Task to complete
Transcribe the stretch of entries below from the line with "Reconstruct the object" through the line with "foot_screw_depth = 14.0", exactly and with both ends included; leave out all other lines.

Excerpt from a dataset
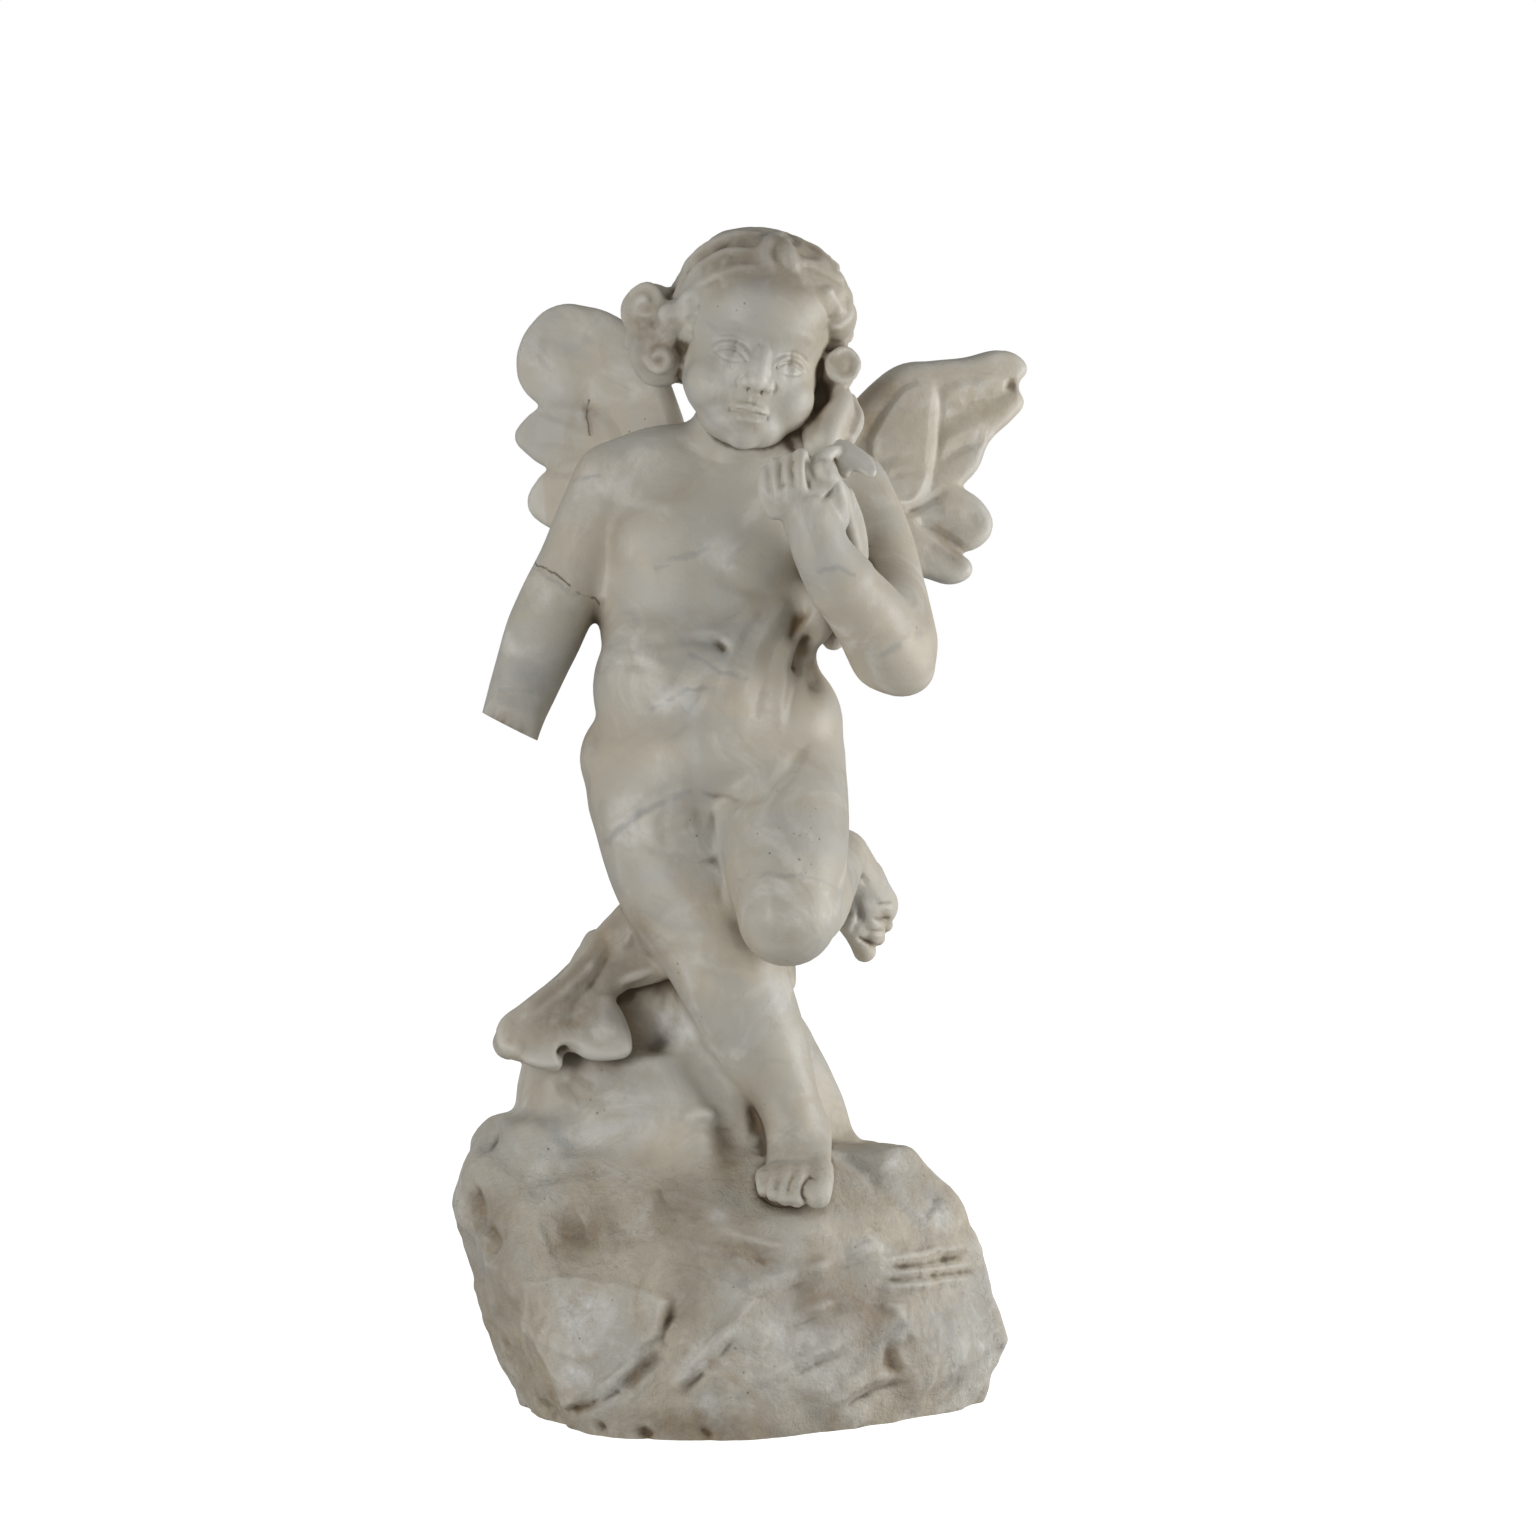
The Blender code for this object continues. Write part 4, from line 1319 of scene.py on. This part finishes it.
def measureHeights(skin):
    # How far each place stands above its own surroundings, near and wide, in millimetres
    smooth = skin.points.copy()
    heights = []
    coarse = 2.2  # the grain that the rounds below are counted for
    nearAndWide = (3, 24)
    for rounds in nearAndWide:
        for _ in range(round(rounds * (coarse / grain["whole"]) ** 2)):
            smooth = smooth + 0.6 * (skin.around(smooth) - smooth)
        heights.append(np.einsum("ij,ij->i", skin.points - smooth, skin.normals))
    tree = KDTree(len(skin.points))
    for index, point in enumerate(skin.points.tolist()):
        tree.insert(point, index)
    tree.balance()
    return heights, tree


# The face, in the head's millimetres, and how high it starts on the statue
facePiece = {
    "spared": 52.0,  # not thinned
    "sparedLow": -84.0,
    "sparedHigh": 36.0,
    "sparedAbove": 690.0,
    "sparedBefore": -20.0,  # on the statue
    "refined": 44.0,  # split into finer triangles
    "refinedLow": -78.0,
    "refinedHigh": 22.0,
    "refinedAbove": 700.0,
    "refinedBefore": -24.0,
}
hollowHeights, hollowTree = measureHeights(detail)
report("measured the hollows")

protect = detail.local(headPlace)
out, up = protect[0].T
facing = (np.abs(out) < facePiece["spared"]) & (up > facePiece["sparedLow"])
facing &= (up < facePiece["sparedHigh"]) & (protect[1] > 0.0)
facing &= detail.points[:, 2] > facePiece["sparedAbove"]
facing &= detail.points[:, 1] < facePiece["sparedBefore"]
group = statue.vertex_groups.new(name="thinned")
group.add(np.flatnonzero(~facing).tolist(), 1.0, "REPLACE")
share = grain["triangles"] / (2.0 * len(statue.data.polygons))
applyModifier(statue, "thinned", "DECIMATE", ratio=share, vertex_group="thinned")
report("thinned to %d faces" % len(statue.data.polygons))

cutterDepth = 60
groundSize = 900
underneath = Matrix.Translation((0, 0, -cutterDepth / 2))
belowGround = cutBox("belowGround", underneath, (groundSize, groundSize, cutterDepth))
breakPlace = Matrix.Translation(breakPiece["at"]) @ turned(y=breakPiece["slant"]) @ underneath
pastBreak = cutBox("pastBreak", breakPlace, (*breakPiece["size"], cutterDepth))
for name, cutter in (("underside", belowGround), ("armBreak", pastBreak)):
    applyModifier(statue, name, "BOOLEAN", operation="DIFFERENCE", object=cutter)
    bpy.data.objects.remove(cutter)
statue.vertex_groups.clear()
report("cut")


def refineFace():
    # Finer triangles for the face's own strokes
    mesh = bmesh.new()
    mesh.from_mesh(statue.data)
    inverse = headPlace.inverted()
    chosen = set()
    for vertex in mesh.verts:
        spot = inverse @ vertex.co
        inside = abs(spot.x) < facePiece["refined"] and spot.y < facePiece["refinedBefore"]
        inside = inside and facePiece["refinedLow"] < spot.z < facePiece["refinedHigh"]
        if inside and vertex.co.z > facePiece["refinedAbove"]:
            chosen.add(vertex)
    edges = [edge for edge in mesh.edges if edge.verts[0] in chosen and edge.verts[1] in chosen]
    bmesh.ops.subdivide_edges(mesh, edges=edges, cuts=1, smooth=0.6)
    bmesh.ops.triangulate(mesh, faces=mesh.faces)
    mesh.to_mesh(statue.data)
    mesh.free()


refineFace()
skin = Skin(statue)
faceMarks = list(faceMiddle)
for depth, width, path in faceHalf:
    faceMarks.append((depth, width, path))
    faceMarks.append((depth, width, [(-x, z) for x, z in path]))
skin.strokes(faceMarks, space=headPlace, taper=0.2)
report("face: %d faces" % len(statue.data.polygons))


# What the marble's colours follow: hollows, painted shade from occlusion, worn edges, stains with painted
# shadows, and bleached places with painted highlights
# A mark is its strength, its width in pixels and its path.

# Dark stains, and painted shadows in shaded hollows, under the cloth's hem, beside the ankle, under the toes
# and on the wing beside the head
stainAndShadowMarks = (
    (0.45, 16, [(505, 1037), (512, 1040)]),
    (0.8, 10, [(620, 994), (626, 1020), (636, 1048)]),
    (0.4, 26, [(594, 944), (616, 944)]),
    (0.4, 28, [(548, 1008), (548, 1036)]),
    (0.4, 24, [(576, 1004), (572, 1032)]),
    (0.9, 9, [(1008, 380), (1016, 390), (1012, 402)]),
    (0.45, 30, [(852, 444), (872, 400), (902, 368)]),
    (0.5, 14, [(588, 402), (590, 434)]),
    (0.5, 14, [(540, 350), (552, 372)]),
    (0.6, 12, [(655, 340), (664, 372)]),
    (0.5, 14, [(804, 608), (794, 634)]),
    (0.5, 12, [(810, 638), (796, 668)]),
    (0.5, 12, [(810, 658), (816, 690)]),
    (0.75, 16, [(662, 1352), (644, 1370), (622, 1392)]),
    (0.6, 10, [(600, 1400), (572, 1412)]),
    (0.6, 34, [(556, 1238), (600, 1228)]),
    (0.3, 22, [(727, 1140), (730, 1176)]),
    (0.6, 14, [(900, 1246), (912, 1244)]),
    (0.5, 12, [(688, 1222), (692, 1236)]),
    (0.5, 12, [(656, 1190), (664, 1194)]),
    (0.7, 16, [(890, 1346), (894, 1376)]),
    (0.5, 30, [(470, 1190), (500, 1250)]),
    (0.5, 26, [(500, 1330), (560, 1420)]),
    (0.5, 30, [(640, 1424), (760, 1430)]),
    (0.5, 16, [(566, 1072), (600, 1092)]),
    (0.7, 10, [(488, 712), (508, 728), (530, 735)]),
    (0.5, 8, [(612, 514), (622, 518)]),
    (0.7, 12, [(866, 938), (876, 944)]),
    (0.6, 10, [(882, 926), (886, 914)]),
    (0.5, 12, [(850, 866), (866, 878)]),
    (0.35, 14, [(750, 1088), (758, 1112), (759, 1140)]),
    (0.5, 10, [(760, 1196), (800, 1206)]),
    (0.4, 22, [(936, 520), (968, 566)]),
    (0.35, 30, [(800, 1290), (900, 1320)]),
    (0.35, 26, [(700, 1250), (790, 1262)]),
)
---
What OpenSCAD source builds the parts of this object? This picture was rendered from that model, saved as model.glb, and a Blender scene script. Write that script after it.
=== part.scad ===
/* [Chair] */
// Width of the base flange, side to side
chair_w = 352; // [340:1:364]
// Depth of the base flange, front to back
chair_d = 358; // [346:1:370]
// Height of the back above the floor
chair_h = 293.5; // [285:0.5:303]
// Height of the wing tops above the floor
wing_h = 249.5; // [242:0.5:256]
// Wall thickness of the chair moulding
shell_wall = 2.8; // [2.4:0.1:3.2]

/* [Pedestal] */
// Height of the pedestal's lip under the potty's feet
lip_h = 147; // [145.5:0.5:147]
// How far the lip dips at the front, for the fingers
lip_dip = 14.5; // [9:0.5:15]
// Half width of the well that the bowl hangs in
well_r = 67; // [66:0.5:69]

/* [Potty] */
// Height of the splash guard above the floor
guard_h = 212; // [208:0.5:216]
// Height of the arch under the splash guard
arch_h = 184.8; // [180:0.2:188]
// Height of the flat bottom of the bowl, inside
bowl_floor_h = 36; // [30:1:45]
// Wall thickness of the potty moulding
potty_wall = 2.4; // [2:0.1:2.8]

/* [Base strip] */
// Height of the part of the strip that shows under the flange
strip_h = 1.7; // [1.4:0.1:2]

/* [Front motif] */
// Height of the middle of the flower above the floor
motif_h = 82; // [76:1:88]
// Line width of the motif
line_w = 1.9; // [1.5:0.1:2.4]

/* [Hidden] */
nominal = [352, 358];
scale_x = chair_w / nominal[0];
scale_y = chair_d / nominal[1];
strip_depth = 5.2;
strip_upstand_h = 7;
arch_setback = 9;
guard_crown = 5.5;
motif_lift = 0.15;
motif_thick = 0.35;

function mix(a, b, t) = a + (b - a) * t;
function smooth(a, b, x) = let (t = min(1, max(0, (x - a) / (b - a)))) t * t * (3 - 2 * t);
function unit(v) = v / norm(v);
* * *
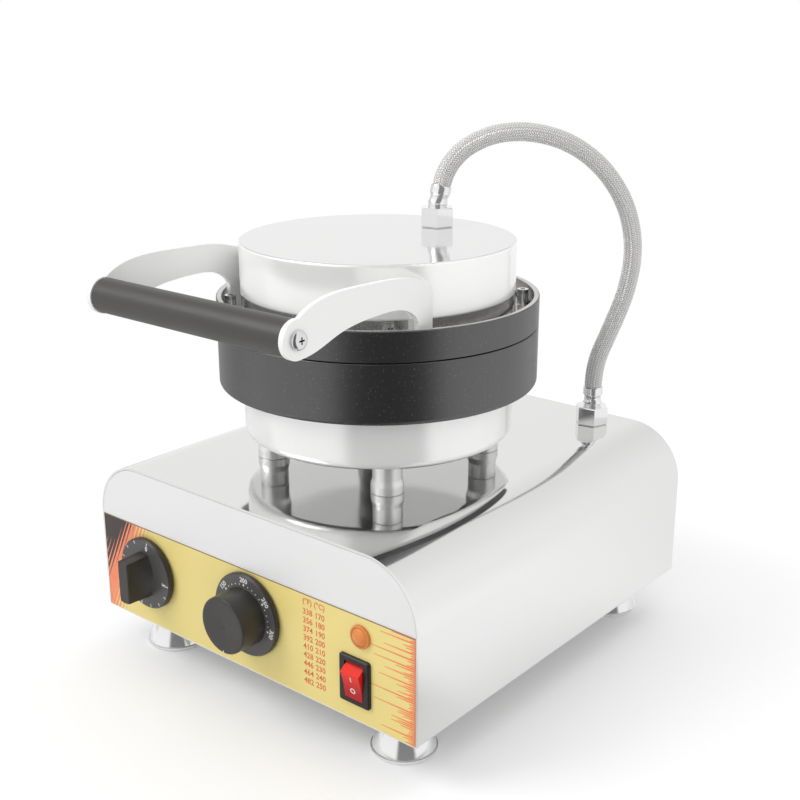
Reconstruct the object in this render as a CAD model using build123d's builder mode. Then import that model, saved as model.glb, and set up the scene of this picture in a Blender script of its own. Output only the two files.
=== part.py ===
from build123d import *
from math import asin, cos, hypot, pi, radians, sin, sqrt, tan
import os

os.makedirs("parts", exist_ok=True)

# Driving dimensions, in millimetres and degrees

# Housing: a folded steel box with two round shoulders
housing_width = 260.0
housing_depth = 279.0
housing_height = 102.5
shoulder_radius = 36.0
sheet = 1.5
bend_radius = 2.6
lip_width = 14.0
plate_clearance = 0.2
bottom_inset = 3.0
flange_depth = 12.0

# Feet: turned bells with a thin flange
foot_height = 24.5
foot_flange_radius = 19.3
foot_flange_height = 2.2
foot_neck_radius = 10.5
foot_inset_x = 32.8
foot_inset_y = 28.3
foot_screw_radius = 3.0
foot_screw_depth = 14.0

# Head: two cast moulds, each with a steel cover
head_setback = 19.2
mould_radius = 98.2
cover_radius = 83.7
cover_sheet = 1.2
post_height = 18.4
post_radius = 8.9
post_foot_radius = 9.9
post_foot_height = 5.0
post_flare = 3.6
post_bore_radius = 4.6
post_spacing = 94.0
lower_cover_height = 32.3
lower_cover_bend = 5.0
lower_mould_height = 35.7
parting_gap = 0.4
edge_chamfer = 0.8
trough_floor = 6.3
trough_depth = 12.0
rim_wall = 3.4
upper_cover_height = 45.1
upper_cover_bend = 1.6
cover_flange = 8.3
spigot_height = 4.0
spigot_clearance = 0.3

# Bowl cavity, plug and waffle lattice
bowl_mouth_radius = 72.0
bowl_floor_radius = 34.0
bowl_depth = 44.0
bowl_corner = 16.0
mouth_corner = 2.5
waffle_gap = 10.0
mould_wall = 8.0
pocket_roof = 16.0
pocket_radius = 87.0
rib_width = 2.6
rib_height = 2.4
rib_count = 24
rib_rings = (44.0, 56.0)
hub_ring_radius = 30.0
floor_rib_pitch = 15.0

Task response
Reconstruct the object in this render as a CAD model using build123d's builder mode. Then import that model, saved as model.glb, and set up the scene of this picture in a Blender script of its own. Output only the two files.
=== part.py ===
from build123d import *
from math import asin, cos, hypot, pi, radians, sin, sqrt, tan
import os

os.makedirs("parts", exist_ok=True)

# Driving dimensions, in millimetres and degrees

# Housing: a folded steel box with two round shoulders
housing_width = 260.0
housing_depth = 279.0
housing_height = 102.5
shoulder_radius = 36.0
sheet = 1.5
bend_radius = 2.6
lip_width = 14.0
plate_clearance = 0.2
bottom_inset = 3.0
flange_depth = 12.0

# Feet: turned bells with a thin flange
foot_height = 24.5
foot_flange_radius = 19.3
foot_flange_height = 2.2
foot_neck_radius = 10.5
foot_inset_x = 32.8
foot_inset_y = 28.3
foot_screw_radius = 3.0
foot_screw_depth = 14.0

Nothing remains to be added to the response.